Kaynar-Kissinger also got that from the horse’s mouth.
“Theater professionals came here from Central Europe and said we have excellent actors, but your theater looks like our theater back in the 1950s. This realism, the acting technique, the sets – it is all so old-fashioned.”
That goes for other, seemingly less innovative realms of theatrical endeavor.
“I was in London about a month ago, which you call the mecca of acting – but certainly not the mecca of innovation. I saw a production of Twelfth Night and another play, at the National Theatre. The most advanced sets we have are light years behind what they have at the National Theatre. The way they use computers to create a space of consciousness is wonderful.”
But it is not all doom and gloom here – far from it.
“We have excellent directors and actors,” says Kaynar- Kissinger. “There is, for example, Our Class at Habima – I love the director, Hanan Snir, who I think is Israel’s best director – even when he uses sets by Ronny Toren, and the actors draw the landscape on the walls, that’s nice but it has been used before.”
Snir was in the running for Best Director, along with Ilan Ronen for the adapted rendition of Alone in Berlin.
So, according to Kaynar-Kissinger, we have a problem in the set department. But that doesn’t mean we don’t have theatrical quality here. That is certainly in evidence in the nominees for Best Original Israel Play, such as Woman Flees Tidings, based on the David Grossman novel and produced by the Habima and Cameri theaters. Other candidates for the award include He Walked Through the Fields, written by Moshe Shamir in 1947, and revived by the Beit Lessin Theater, Hillel Mittelpunkt’s The Wolves, and A Mountain Does Not Move, by Gilad Evron, who died last year at the age of 61.
The “Translated Plays” foursome roster features Green Mile, based on the best-selling book by Stephen King and directed by Irad Rubinstein, who was also nominated for Best Director for the Beersheba Theater, and Alone in Berlin, which was adapted by Shahar Pinkas and directed by Ilan Ronen for Habima. Both works are, no doubt, familiar to the wider public from the successful movies based on the original books.

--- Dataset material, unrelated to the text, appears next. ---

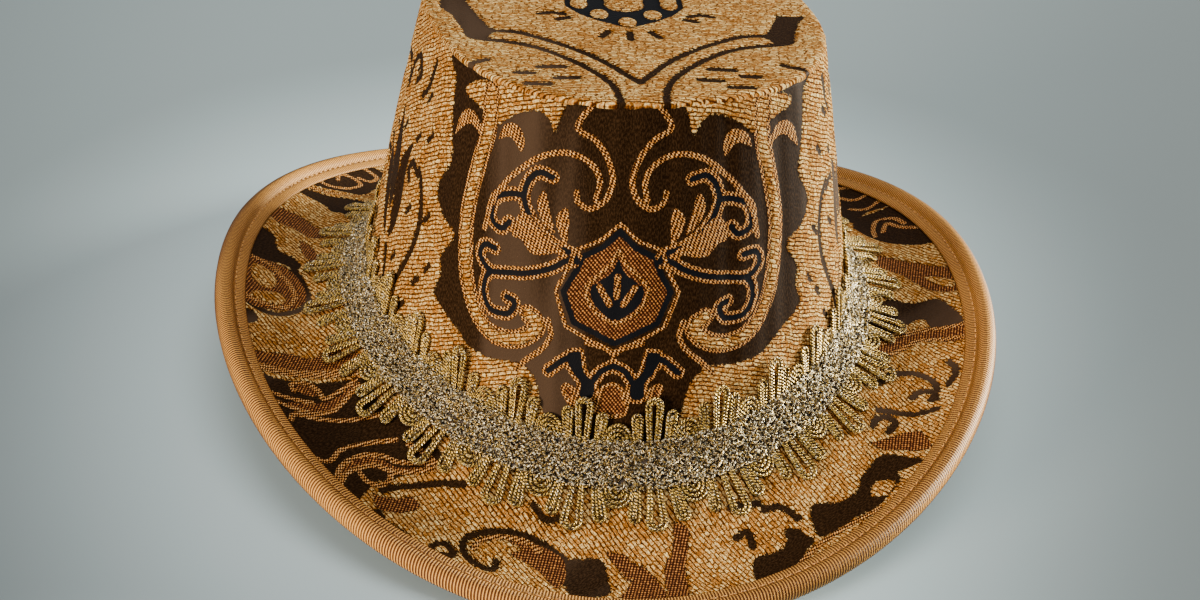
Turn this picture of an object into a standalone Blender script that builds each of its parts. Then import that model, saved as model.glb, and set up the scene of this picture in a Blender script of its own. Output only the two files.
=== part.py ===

Kaynar-Kissinger feels, regardless of the quality of the staged end product, that our theatrical offerings are frequently exploited as a means to circumnavigate certain unpalatable realities.
“I’d use the term escapism,” he declares. “Most of Israeli theater works ignore the fact that, just 20 or 30 kilometers from the theater, things are occurring which they don’t want to know about, and that we are living in a reality that is very problematic, in terms of morals, regardless of whether you are right-wing or left-wing. The problem is here, but Israeli theater does not engage in it. I think it is theater’s job to address that.”
That is not the case with our film industry.
“Israeli cinema does take on that responsibility,” Kaynar-Kissinger suggests, “and particularly our documentary film works.”
That, he says, can be put down to the bottom line.
“Israeli theater does not take on those difficult issues simply because of money. I think state support for theater is around 26% to 27%, while in most Western countries that is between 80% and 100%, for repertory theater. And in Europe, there are many fringe theater companies that have support from all sorts of foundations.”
Political considerations may also come into the repertoire selection equation.
“There is something unique to Israel whereby there is no buffer zone between the giver and the receiver of funds. That means that the Culture Ministry can set conditions which are tainted by politicization.”
That, Kaynar-Kissinger feels, has a direct impact on artistic expression. “Because of that, you have plays that are designed to please audiences, rather than challenging them.”
Criticism about the way things work here notwithstanding, he sees plenty of light on the horizon.
“It’s not all black and white. Take, for example, The Wolves, which talks about the death of the agricultural base on which the state was built.” The play stars Tikki Dayan, who was in the running for the Best Actress award, along with Agam Rodberg, from He Walked Through the Fields, and Shiri Golan, who topped the bill in the Beersheba Theater’s adaptation of Jean Cocteau’s Les Parents Terribles, directed by Gadi Roll.
Kaynar-Kissinger also expressed optimism about the increasing number of women who are gradually climbing the theatrical professional ladder. Indeed, the Best Director candidate quintet included Shir Goldberg, for her work on S.Y. Agnon’s A Simple Story for Habima. Then again, Kaynar-Kissinger would like our theatrical professionals to give us a more uncomfortable ride and more food for thought.
“In the late 1950s and 1960s, there was a generation here of directors who put on avant-garde plays, following their world premieres, or as their world premieres – I’m talking about foreign plays, not Israeli plays – including plays by [Romanian-French playwright Eugene] Ionescu, such as [absurdist] The Chairs, and The Birthday Party by Harold Pinter, which was the second production of that anywhere in the world. That has disappeared from Israel. Back then the people that went to theater knew languages, and cultures.
“I think we are a little more narrow-minded today.”